Не сомнение относительно добродетели Альбертины пробудили во мне слова г. де Шарлюс. Мне не раз уже случалось сомневаться на этот счет; при каждом новом сомнении думаешь, что чаша переполнена, что больше не в силах будешь вынести, но все-таки находишь для него местечко, а раз войдя в обиход нашей жизни, оно начинает состязаться с таким множеством желаний верить и причин забыть, что довольно скоро мы к нему применяемся и в заключение перестаем им интересоваться. Оно остается, подобно полузамеченной боли, подобно простой угрозе страдания; оборотная сторона желания, состояние того же порядка, оно делается, как и желание, центром наших мыслей и излучает в них на бесконечное расстояние тонкую печаль, как желание излучает удовольствие смутного происхождения повсюду, где что-нибудь может ассоциироваться с мыслью о той, которую мы любим. Но когда в нас входит какое-нибудь совершенно новое сомнение, боль пробуждается; как бы мы ни твердили себе почти сейчас же вслед за этим: «а устроюсь, выработается система мыслей и действий, которая позволит избежать страдания, нет, это сомнение неосновательно», — все равно в первый миг мы страдаем, словно мы в него поверили. Если бы мы обладали только такими частями тела, как руки или ноги, жизнь была бы переносимой; к несчастью, мы носим в себе один маленький орган, называемый сердцем и подверженный болезням, в течение которых он бывает бесконечно чувствителен ко всему, что касается жизни некоей особы, и тогда ложь, — эта безобидная вещь, посреди которой мы живем припеваючи, сами ли мы лжем или нам лгут другие, — ложь, исходящая от этой особы, причиняет нашему маленькому сердцу, которое следовало бы научиться удалять хирургически, невыносимые страдания. Не будем говорить о мозге, потому что, как бы ни изощрялся наш ум во время таких припадков, он так же не в силах облегчить их, как наше внимание не в силах облегчить зубную боль.

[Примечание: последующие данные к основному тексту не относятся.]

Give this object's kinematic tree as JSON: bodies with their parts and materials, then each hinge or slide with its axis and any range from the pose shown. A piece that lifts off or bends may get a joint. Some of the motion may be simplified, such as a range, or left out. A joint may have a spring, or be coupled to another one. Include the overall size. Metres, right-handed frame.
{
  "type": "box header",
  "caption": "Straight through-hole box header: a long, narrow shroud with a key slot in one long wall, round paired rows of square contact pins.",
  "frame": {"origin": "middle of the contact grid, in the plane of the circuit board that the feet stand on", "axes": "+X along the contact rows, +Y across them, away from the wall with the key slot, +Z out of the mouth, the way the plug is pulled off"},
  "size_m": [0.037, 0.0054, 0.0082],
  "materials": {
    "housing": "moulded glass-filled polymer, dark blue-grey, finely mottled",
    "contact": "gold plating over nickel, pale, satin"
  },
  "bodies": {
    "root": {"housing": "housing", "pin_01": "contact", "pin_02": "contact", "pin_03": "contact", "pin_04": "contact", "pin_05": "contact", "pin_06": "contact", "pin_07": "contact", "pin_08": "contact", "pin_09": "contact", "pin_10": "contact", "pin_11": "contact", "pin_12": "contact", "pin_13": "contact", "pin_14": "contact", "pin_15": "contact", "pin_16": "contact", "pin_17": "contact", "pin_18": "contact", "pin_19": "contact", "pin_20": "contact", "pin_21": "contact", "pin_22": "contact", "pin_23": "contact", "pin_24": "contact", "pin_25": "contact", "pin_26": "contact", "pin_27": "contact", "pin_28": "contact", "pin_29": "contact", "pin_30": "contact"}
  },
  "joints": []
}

Правда, особа эта, солгав нам, провинилась, потому что она клялась всегда говорить нам правду. Но мы знаем по самим себе и по другим, чего стоят клятвы. И мы вздумали придать им веру, когда они исходили от женщины, в интересах которой как раз и было нам лгать и на которой опять-таки мы остановили свой выбор совсем не за ее добродетели. Конечно, впоследствии ей почти незачем будет нам лгать, — когда сердце наше станет равнодушным ко лжи, — потому что нас больше не будет интересовать ее жизнь. Мы это знаем, и все-таки легко жертвуем собственной жизнью, либо навлекая на себя смертный приговор за убийство этой особы, либо попросту истратив на нее в несколько вечеров все наше состояние, что вынуждает нас покончить с собой, так как нам не на что больше жить. Впрочем, как бы мы ни считали себя спокойными, когда мы любим, любовь всегда пребывает в нашем сердце в состоянии неустойчивого равновесия. Какой-нибудь пустяк способен сделать нас счастливым, мы сияем, осыпаем нежностями не ту, кого мы любим, а тех, кто поднял нас в ее глазах, оградил ее от всяких искушений; мы считаем себя спокойными, но довольно одной фразы: «Жильберта не придет», «приглашена мадемуазель Вентейль», чтобы все подготовленное счастье, к которому мы устремлялись, рухнуло, чтобы солнце скрылось, чтобы флюгер повернулся и разразилась внутренняя буря, с которой в один прекрасный день мы больше не в силах будем справиться.